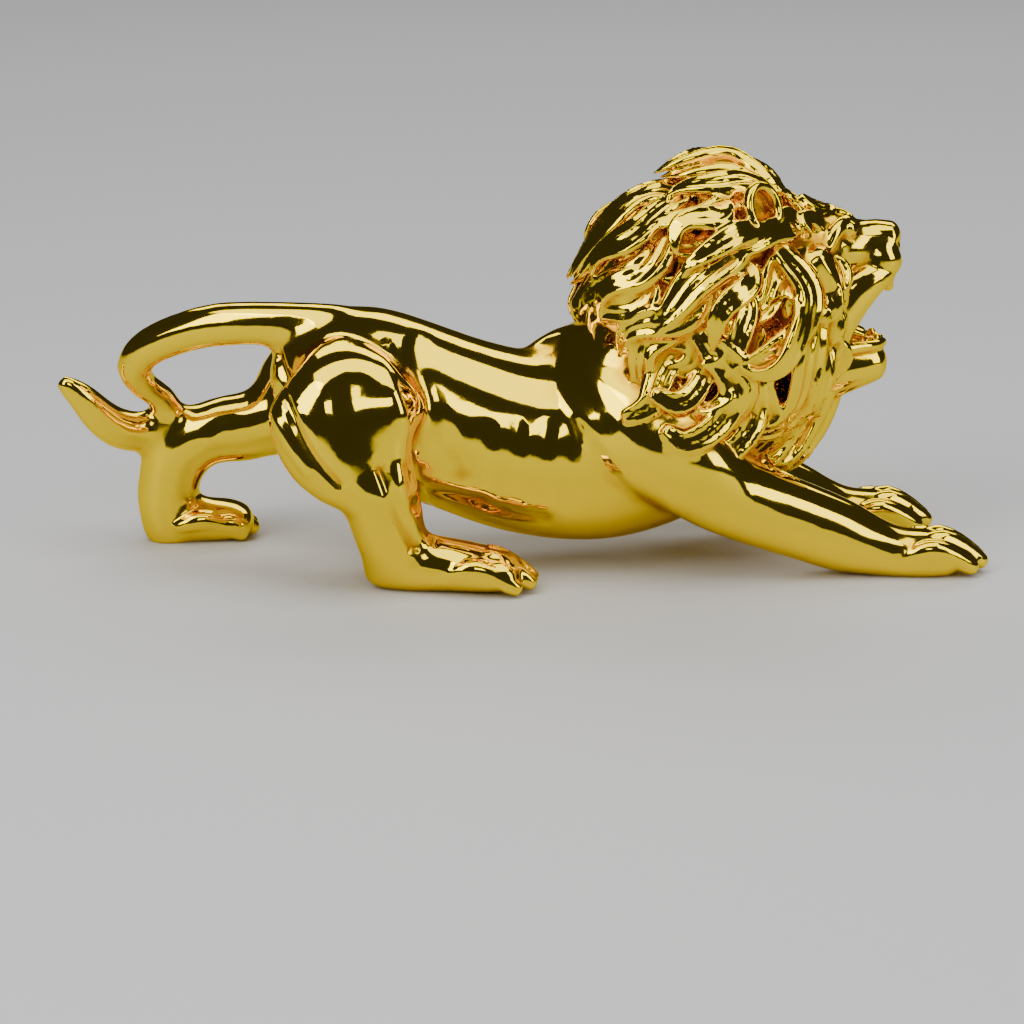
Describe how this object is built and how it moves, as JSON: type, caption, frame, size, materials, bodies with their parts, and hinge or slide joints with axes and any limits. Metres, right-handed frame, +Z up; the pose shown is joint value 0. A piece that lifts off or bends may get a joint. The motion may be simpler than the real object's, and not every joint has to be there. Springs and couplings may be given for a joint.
{
  "type": "lion ornament",
  "caption": "Stalking lion ornament, cast in one piece and plated in bright gold: forepaws stretched out, roaring head in a curled mane, tail carried back in a loop.",
  "frame": {"origin": "middle of the box's underside, on the surface that the paws stand on", "axes": "+X from the tail to the muzzle, +Z up; the lion's right side, which the picture shows, is -Y"},
  "size_m": [0.3, 0.0906, 0.1356],
  "materials": {
    "gold_plating": "bright mirror-polished gold plating over a resin casting"
  },
  "bodies": {
    "root": {"lion": "gold_plating"}
  },
  "joints": []
}
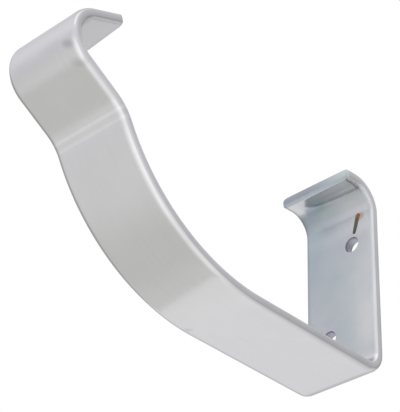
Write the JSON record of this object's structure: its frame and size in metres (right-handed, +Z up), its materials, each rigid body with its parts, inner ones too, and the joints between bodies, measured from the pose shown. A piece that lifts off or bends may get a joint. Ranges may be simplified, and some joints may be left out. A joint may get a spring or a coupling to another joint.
{
  "type": "gutter bracket",
  "caption": "Flat steel bar bent into an ogee gutter bracket, with a hooked front, a flat sole and a drilled back plate that ends in a turned lip.",
  "frame": {"origin": "on the back face, on the bar's centre line across its width, level with the upper fixing hole", "axes": "+Y out of the back face into the fascia board, -Y towards the street, +Z up, X along the gutter"},
  "size_m": [0.025, 0.1205, 0.064],
  "materials": {
    "zinc_plated_steel": "bright zinc plate, slightly streaked, with dark oxide in the score mark above the upper hole"
  },
  "bodies": {
    "root": {"bent_strap": "zinc_plated_steel"}
  },
  "joints": []
}
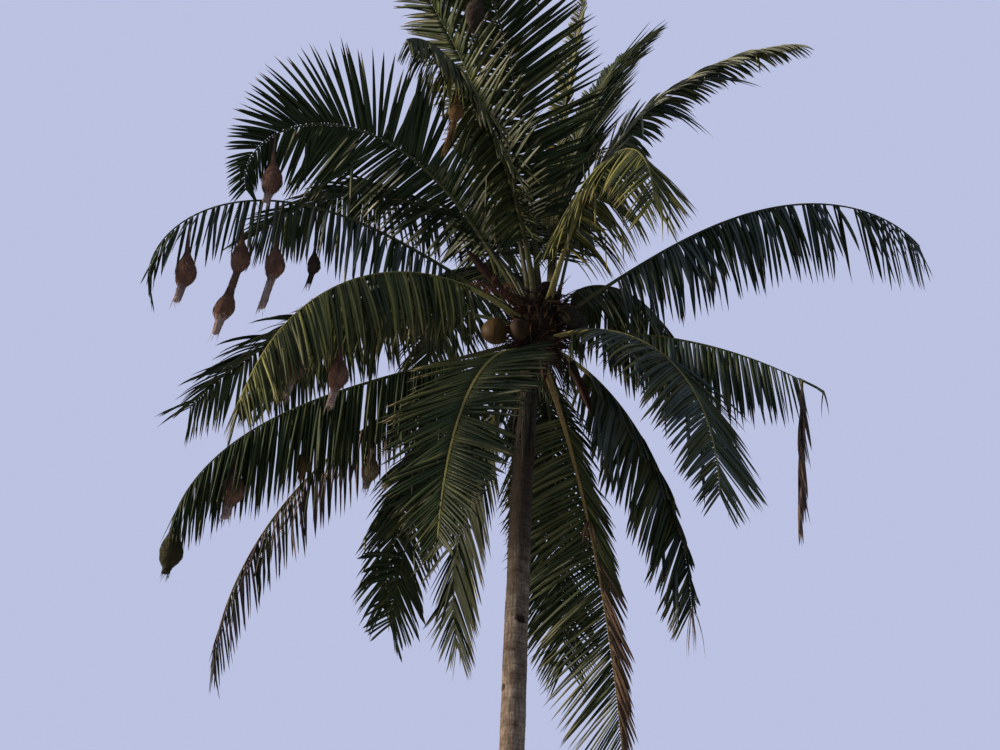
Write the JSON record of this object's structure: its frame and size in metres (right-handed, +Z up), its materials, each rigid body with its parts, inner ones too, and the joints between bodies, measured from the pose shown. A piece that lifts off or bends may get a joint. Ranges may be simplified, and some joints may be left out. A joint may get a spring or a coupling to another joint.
{
  "type": "coconut palm tree",
  "caption": "Tall coconut palm with a leaning ringed trunk, a full crown of feather fronds, nut bunches and woven hanging nests.",
  "frame": {"origin": "middle of the flat cut under the trunk, at ground level", "axes": "+Z up along the trunk, +X to the right as seen in the picture, +Y away from its camera"},
  "size_m": [7.9342, 6.9478, 16.4777],
  "materials": {
    "bark": "dull grey-brown bark with fine ring scars",
    "leaf_bases": "matted brown fibre over the leaf bases",
    "nuts": "smooth husk, green-gold to brown",
    "spathes": "dry ribbed brown sheath",
    "dry_stalks": "dry reddish-brown stalk",
    "woven_nests": "woven dry grass and leaf strips",
    "young_fronds": "fresh yellow-green leaf",
    "light_fronds": "light grey-green leaf",
    "green_fronds": "deep green waxy leaf",
    "old_fronds": "dull ageing leaf",
    "dead_frond": "dry brown dead leaf"
  },
  "bodies": {
    "root": {"crown_heart": "leaf_bases", "flower_stalk_front": "dry_stalks", "flower_stalk_left": "dry_stalks", "frond_01": "green_fronds", "frond_02": "green_fronds", "frond_03": "light_fronds", "frond_04_inner": "young_fronds", "frond_04_outer": "young_fronds", "frond_05": "green_fronds", "frond_06": "green_fronds", "frond_06_snapped_end": "dead_frond", "frond_07": "light_fronds", "frond_08": "green_fronds", "frond_09": "green_fronds", "frond_10": "green_fronds", "frond_11": "light_fronds", "frond_12": "green_fronds", "frond_13": "old_fronds", "frond_14": "green_fronds", "frond_15_inner": "light_fronds", "frond_15_outer": "light_fronds", "frond_16_inner": "green_fronds", "frond_16_outer": "green_fronds", "frond_17_inner": "green_fronds", "frond_17_outer": "green_fronds", "frond_18": "green_fronds", "frond_19": "green_fronds", "frond_20": "green_fronds", "frond_21": "green_fronds", "frond_22": "green_fronds", "frond_23": "green_fronds", "frond_24": "green_fronds", "frond_25": "green_fronds", "frond_26": "green_fronds", "frond_27": "green_fronds", "frond_28": "green_fronds", "frond_spear": "young_fronds", "nest_01": "woven_nests", "nest_02": "woven_nests", "nest_03": "woven_nests", "nest_04": "woven_nests", "nest_05": "woven_nests", "nest_06": "woven_nests", "nest_07": "woven_nests", "nest_08": "woven_nests", "nest_09": "woven_nests", "nest_10": "woven_nests", "nest_11": "woven_nests", "nest_12": "woven_nests", "nest_13": "woven_nests", "nest_14": "woven_nests", "nest_15": "woven_nests", "nest_16": "woven_nests", "nut_bunch_front": "nuts", "nut_bunch_left": "nuts", "nut_bunch_right": "nuts", "spathe_left": "spathes", "spathe_middle_low": "spathes", "spathe_right_low": "spathes", "trunk": "bark"}
  },
  "joints": []
}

-------

Write all of the records out again exactly.

=== SOLUTION BELOW ===
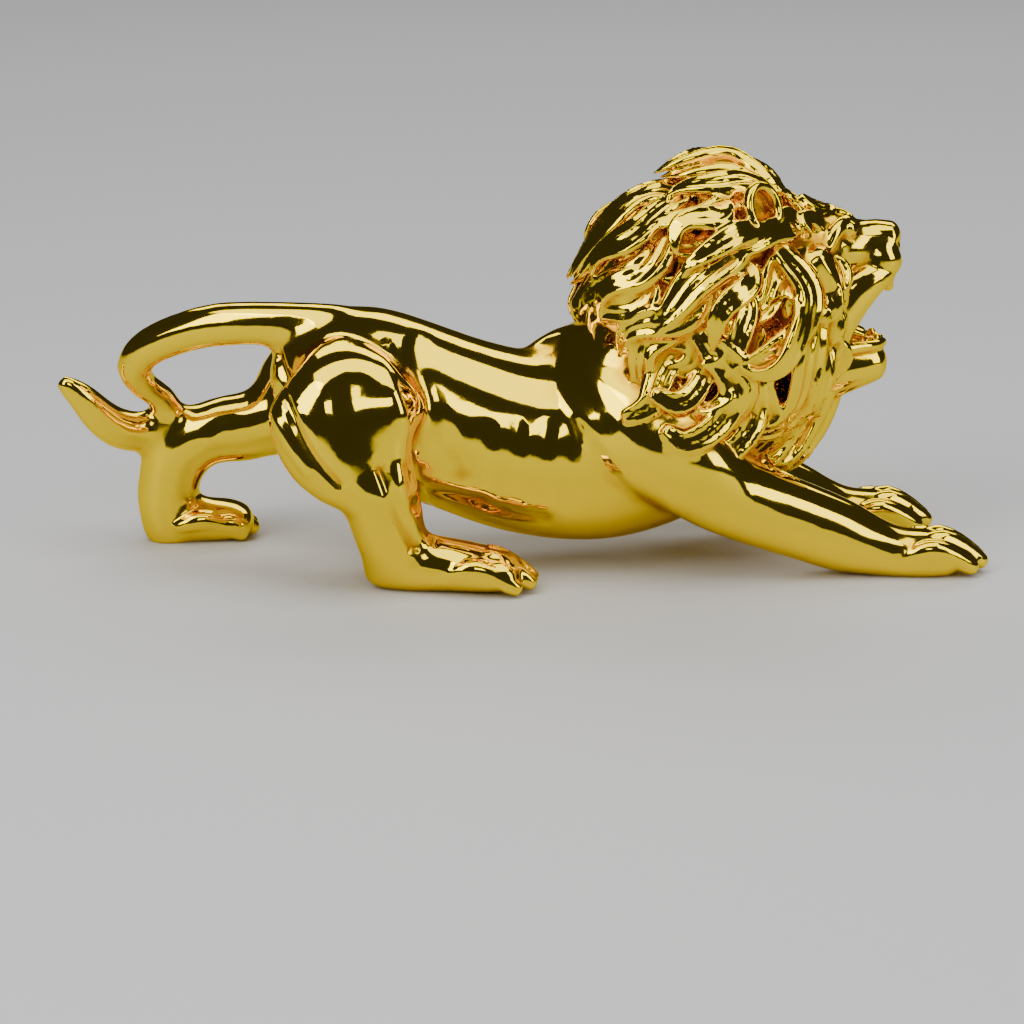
Describe how this object is built and how it moves, as JSON: type, caption, frame, size, materials, bodies with their parts, and hinge or slide joints with axes and any limits. Metres, right-handed frame, +Z up; the pose shown is joint value 0. A piece that lifts off or bends may get a joint. The motion may be simpler than the real object's, and not every joint has to be there. Springs and couplings may be given for a joint.
{
  "type": "lion ornament",
  "caption": "Stalking lion ornament, cast in one piece and plated in bright gold: forepaws stretched out, roaring head in a curled mane, tail carried back in a loop.",
  "frame": {"origin": "middle of the box's underside, on the surface that the paws stand on", "axes": "+X from the tail to the muzzle, +Z up; the lion's right side, which the picture shows, is -Y"},
  "size_m": [0.3, 0.0906, 0.1356],
  "materials": {
    "gold_plating": "bright mirror-polished gold plating over a resin casting"
  },
  "bodies": {
    "root": {"lion": "gold_plating"}
  },
  "joints": []
}
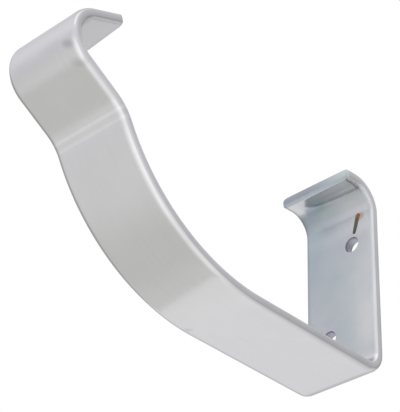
Write the JSON record of this object's structure: its frame and size in metres (right-handed, +Z up), its materials, each rigid body with its parts, inner ones too, and the joints between bodies, measured from the pose shown. A piece that lifts off or bends may get a joint. Ranges may be simplified, and some joints may be left out. A joint may get a spring or a coupling to another joint.
{
  "type": "gutter bracket",
  "caption": "Flat steel bar bent into an ogee gutter bracket, with a hooked front, a flat sole and a drilled back plate that ends in a turned lip.",
  "frame": {"origin": "on the back face, on the bar's centre line across its width, level with the upper fixing hole", "axes": "+Y out of the back face into the fascia board, -Y towards the street, +Z up, X along the gutter"},
  "size_m": [0.025, 0.1205, 0.064],
  "materials": {
    "zinc_plated_steel": "bright zinc plate, slightly streaked, with dark oxide in the score mark above the upper hole"
  },
  "bodies": {
    "root": {"bent_strap": "zinc_plated_steel"}
  },
  "joints": []
}
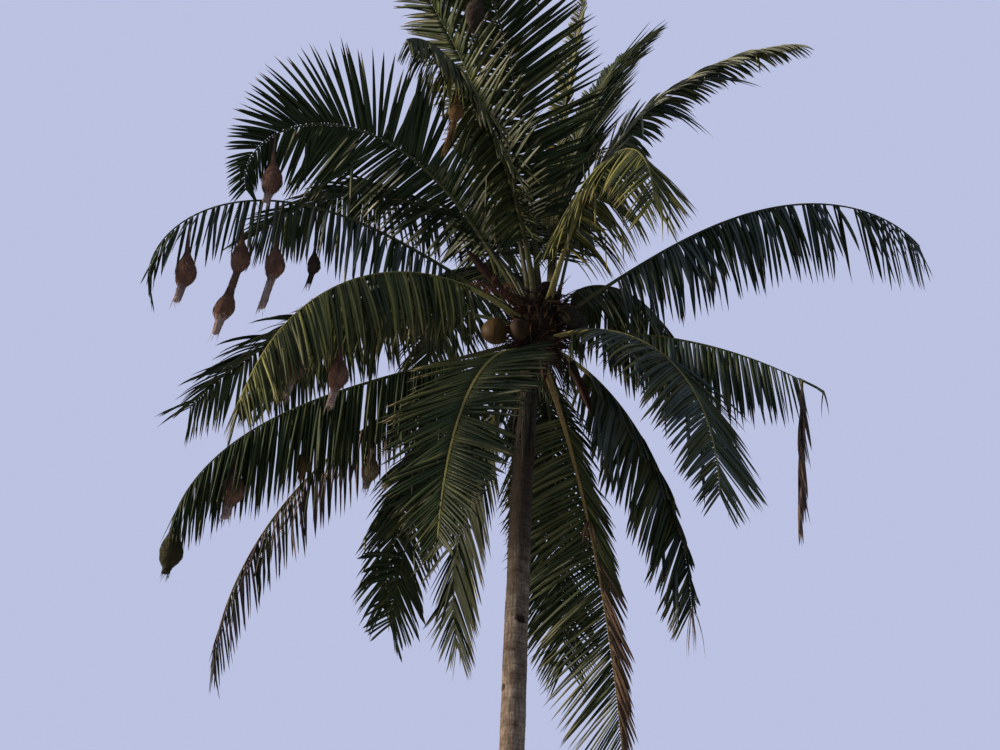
Write the JSON record of this object's structure: its frame and size in metres (right-handed, +Z up), its materials, each rigid body with its parts, inner ones too, and the joints between bodies, measured from the pose shown. A piece that lifts off or bends may get a joint. Ranges may be simplified, and some joints may be left out. A joint may get a spring or a coupling to another joint.
{
  "type": "coconut palm tree",
  "caption": "Tall coconut palm with a leaning ringed trunk, a full crown of feather fronds, nut bunches and woven hanging nests.",
  "frame": {"origin": "middle of the flat cut under the trunk, at ground level", "axes": "+Z up along the trunk, +X to the right as seen in the picture, +Y away from its camera"},
  "size_m": [7.9342, 6.9478, 16.4777],
  "materials": {
    "bark": "dull grey-brown bark with fine ring scars",
    "leaf_bases": "matted brown fibre over the leaf bases",
    "nuts": "smooth husk, green-gold to brown",
    "spathes": "dry ribbed brown sheath",
    "dry_stalks": "dry reddish-brown stalk",
    "woven_nests": "woven dry grass and leaf strips",
    "young_fronds": "fresh yellow-green leaf",
    "light_fronds": "light grey-green leaf",
    "green_fronds": "deep green waxy leaf",
    "old_fronds": "dull ageing leaf",
    "dead_frond": "dry brown dead leaf"
  },
  "bodies": {
    "root": {"crown_heart": "leaf_bases", "flower_stalk_front": "dry_stalks", "flower_stalk_left": "dry_stalks", "frond_01": "green_fronds", "frond_02": "green_fronds", "frond_03": "light_fronds", "frond_04_inner": "young_fronds", "frond_04_outer": "young_fronds", "frond_05": "green_fronds", "frond_06": "green_fronds", "frond_06_snapped_end": "dead_frond", "frond_07": "light_fronds", "frond_08": "green_fronds", "frond_09": "green_fronds", "frond_10": "green_fronds", "frond_11": "light_fronds", "frond_12": "green_fronds", "frond_13": "old_fronds", "frond_14": "green_fronds", "frond_15_inner": "light_fronds", "frond_15_outer": "light_fronds", "frond_16_inner": "green_fronds", "frond_16_outer": "green_fronds", "frond_17_inner": "green_fronds", "frond_17_outer": "green_fronds", "frond_18": "green_fronds", "frond_19": "green_fronds", "frond_20": "green_fronds", "frond_21": "green_fronds", "frond_22": "green_fronds", "frond_23": "green_fronds", "frond_24": "green_fronds", "frond_25": "green_fronds", "frond_26": "green_fronds", "frond_27": "green_fronds", "frond_28": "green_fronds", "frond_spear": "young_fronds", "nest_01": "woven_nests", "nest_02": "woven_nests", "nest_03": "woven_nests", "nest_04": "woven_nests", "nest_05": "woven_nests", "nest_06": "woven_nests", "nest_07": "woven_nests", "nest_08": "woven_nests", "nest_09": "woven_nests", "nest_10": "woven_nests", "nest_11": "woven_nests", "nest_12": "woven_nests", "nest_13": "woven_nests", "nest_14": "woven_nests", "nest_15": "woven_nests", "nest_16": "woven_nests", "nut_bunch_front": "nuts", "nut_bunch_left": "nuts", "nut_bunch_right": "nuts", "spathe_left": "spathes", "spathe_middle_low": "spathes", "spathe_right_low": "spathes", "trunk": "bark"}
  },
  "joints": []
}